King had arrived in Memphis amid a growing effort to expand his work beyond civil rights and into the fight against poverty and economic inequality. In the final months of his life, he had organized the Poor People’s Campaign, which called for jobs, better wages and economic opportunity for poor Americans. In Memphis, he joined Black sanitation workers who were protesting dangerous conditions and unequal treatment.
The night before his death, King delivered what would become his final speech. Speaking at Mason Temple, he told supporters that “we’ve got some difficult days ahead,” but said he had “been to the mountaintop” and had seen the future of the movement. Less than 24 hours later, he was dead.
News of the assassination spread rapidly across the United States. Riots erupted in more than 100 cities, including Washington, Chicago and Baltimore. National Guard troops were deployed in several cities as officials struggled to restore order. President Lyndon B. Johnson declared April 7 a national day of mourning.

King’s funeral was held on April 9 in Atlanta, where tens of thousands of mourners lined the streets.

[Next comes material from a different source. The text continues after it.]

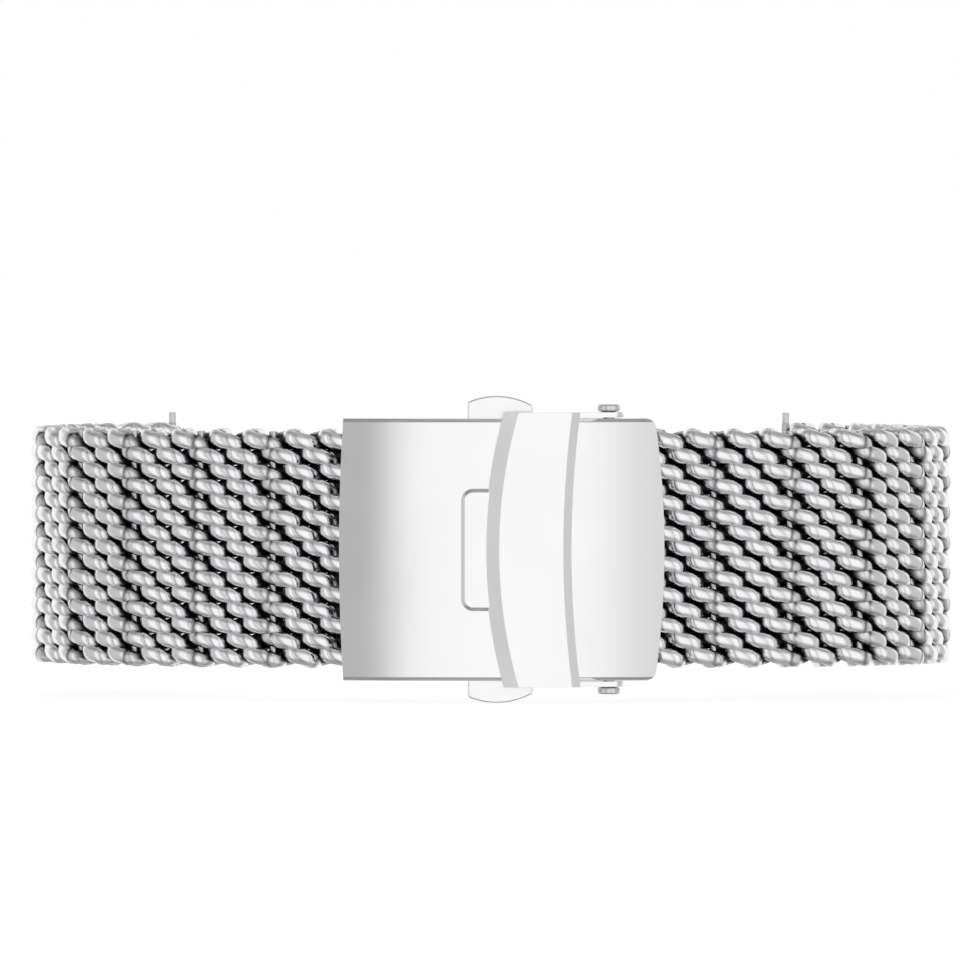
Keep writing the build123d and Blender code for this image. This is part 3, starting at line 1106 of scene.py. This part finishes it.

His casket was carried through the city on a simple wooden farm wagon pulled by two mules, a symbol of the poverty and inequality he had spent his life fighting.
Investigators soon focused on James Earl Ray, an escaped convict whose fingerprints were found on the rifle recovered near the motel. Ray fled the country but was arrested two months later at an airport in London. He pleaded guilty in 1969 and was sentenced to 99 years in prison, though he later claimed he had been part of a larger conspiracy.